Unique dans l’univers du football, le club attire de nouveaux adeptes. « Nous sommes un nouveau type de club de foot, assure Dale Vince. Nous avons mélangé l’environnement et le football, et ça crée forcément un nouveau type de supporter. On veut toucher le maximum de personnes et leur faire changer la manière dont ils vivent. Nous avons des fans dans plus de 20 pays dans des groupes reliés au club, ce sont parfois des écolos, parfois des fans de football, parfois les deux, et parfois l’un devient l’autre. En tant que club de foot, nous essayons de toucher une audience assez large et différente d’un club traditionnel. On parle d’un “nouveau type” de supporters, un “nouveau type” de club de foot. »
Ian est un exemple de cette hybridation. Il a rejoint la Green Army au mois de mars : « J’ai lu quelques articles de journaux et regardé quelques clips sur YouTube sur la durabilité du club et son éthique verte, et j’ai été vraiment impressionné. J’ai décidé d’essayer quelques saisons avec eux sur Football Manager et je suis tombé amoureux ! J’aime le fait que ce soit un petit club, bien géré, avec une identité sur le terrain et en dehors. Le club a un esprit unique, différent de la culture traditionnelle du football. Forest Green n’est pas comme les autres clubs, et sa propre identité écologique est vraiment attrayante ». Ce tournant a également conduit des supporters historiques à changer leurs habitudes et à davantage s’interroger sur l’écologie.

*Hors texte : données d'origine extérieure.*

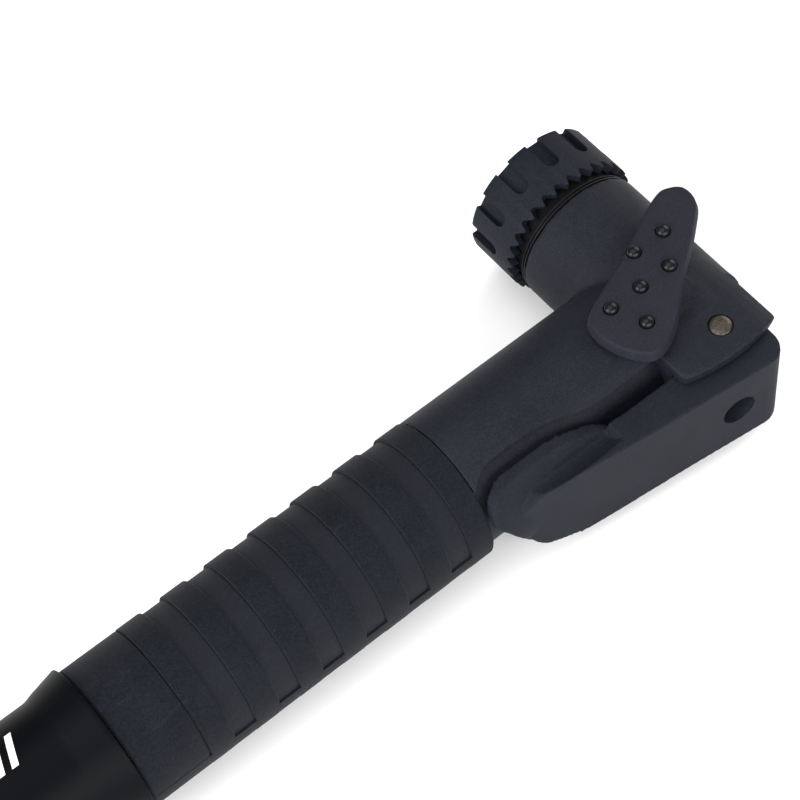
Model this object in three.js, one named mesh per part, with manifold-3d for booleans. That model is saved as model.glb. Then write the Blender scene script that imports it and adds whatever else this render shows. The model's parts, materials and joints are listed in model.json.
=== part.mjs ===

« J’ai toujours veillé à y être sensible, mais les valeurs du club ont fait de moi quelqu’un de mieux informé et plus déterminé à faire tout mon possible pour sauvegarder notre planète, témoigne Phil. Je suis plus respectueux de la planète et j’encourage les autres à prendre conscience des menaces qui pèsent sur notre avenir. Je mange beaucoup moins de viande, seulement deux jours par semaine, nous avons suivi le mantra “réduire, réutiliser et recycler” et faisons nos courses presque entièrement localement. Le projet du FGR a certainement permis de sensibiliser les gens et a été bénéfique. Dale a très habilement utilisé le football pour faire connaître ses convictions écologiques. La plupart de fans n’ont pas de problème avec cela tant qu’il y a une attention suffisante portée au football. »
Une attention portée au football, oui, et l’attention du monde du football, aussi, comme le rappelle l’arrivée de l’Espagnol Hector Bellerin dans le capital du club le 8 septembre. Le latéral d’Arsenal est devenu le deuxième actionnaire des Rovers, un investissement logique pour le joueur, vegan depuis trois ans et très actif pour la cause environnementale. « Je suis heureux d’aider à faire avancer le football vers un futur durable. Forest Green prouve aux clubs qui disent “qu’ils n’ont pas les ressources nécessaires pour être durables” que c’est possible, soulignait-il alors. Avec le nouveau stade, neutre en carbone et vegan, le club fait un travail époustouflant. Les gens ont un amour universel du football, donc il n’y a pas de meilleure industrie pour promouvoir la durabilité – et ce que nous pouvons faire en tant que supporters de football pour être plus attentifs à l’environnement. »
🤝 𝘽𝙀𝙇𝙇𝙀𝙍𝙄𝙉 𝙅𝙊𝙄𝙉𝙎 𝙁𝙂𝙍@Arsenal defender @HectorBellerin has become the second-largest shareholder at the club.
— Forest Green Rovers (@FGRFC_Official) September 8, 2020
Welcome to FGR, Hector!#WeAreFGR 💚
Un soutien de poids qui permet de mettre un peu plus en lumière le projet, et qui donnera peut-être des idées à d’autres entités. Dale Vince est d’ailleurs persuadé « que les clubs de Premier League pourraient avoir de plus grands succès » que le FGR : « Ce serait relativement facile pour eux. Selon moi, plus on joue à bas niveau, plus c’est difficile de rendre les choses plus durables et écologiques. Avec plus de moyens, on peut réaliser de plus grandes choses ».